The first step in understanding the Islamist threat is, therefore, to ignore the particular case of Israel. The second is to recognize that in every Arab state except Sudan the Islamists are the only functioning opposition to antidemocratic governments. As such, they are supported by many people who are not at all enthusiastic about the Islamist program, but who want to oppose the regime in some way. Hence democratization is the best way of weakening Islamist movements, as King Hussein of Jordan has already proved in his semidemocracy.

By contrast, Islamist opposition cannot be bought off by imposing more Islamic rules on society, as most Islamic states have done. Islamist leaders are not religious activists who have entered politics, but political activists who express themselves in religious terms. (Otherwise Shiite Iran could not be the model-state of Sunni Islamists: For devout Sunnis, Shiism is heresy). Hence religious concessions only provoke demands for more concessions, never a moderate response.

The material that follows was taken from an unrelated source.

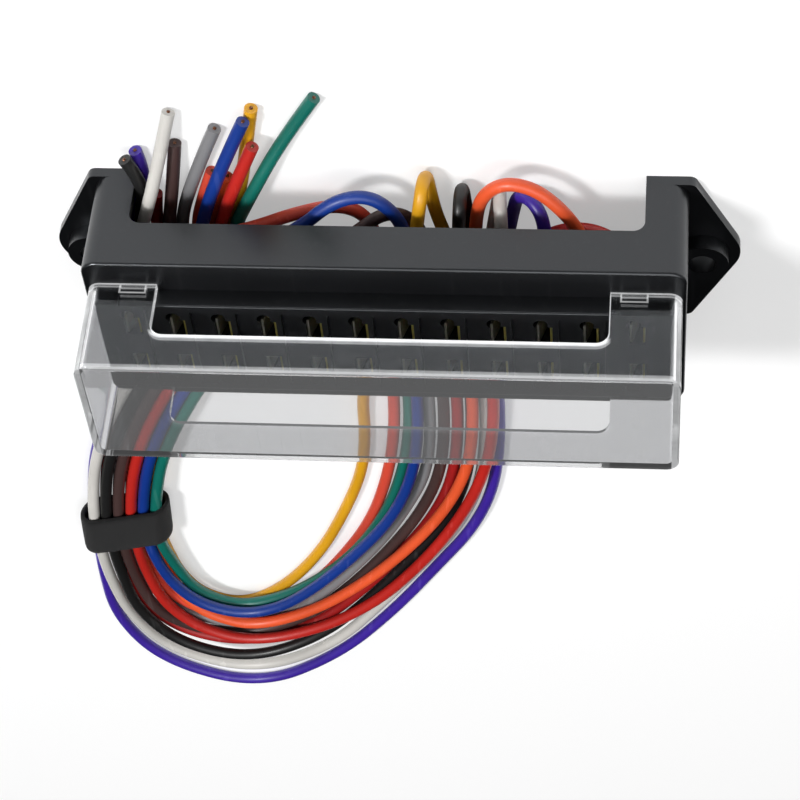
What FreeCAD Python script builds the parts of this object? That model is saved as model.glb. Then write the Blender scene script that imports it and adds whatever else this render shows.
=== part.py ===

Economic measures would be much more effective. At the local level, Islamist cadres are mostly poorly paid preachers in slum and village mosques, while their followers are unemployed youths. As of now, their best option is to pass their empty days around the mosque. Government technical training programs for youths, with some role for the preachers, could provide an alternative at modest cost, pending the general development of economies that might not develop fast enough to avert the danger of more Irans.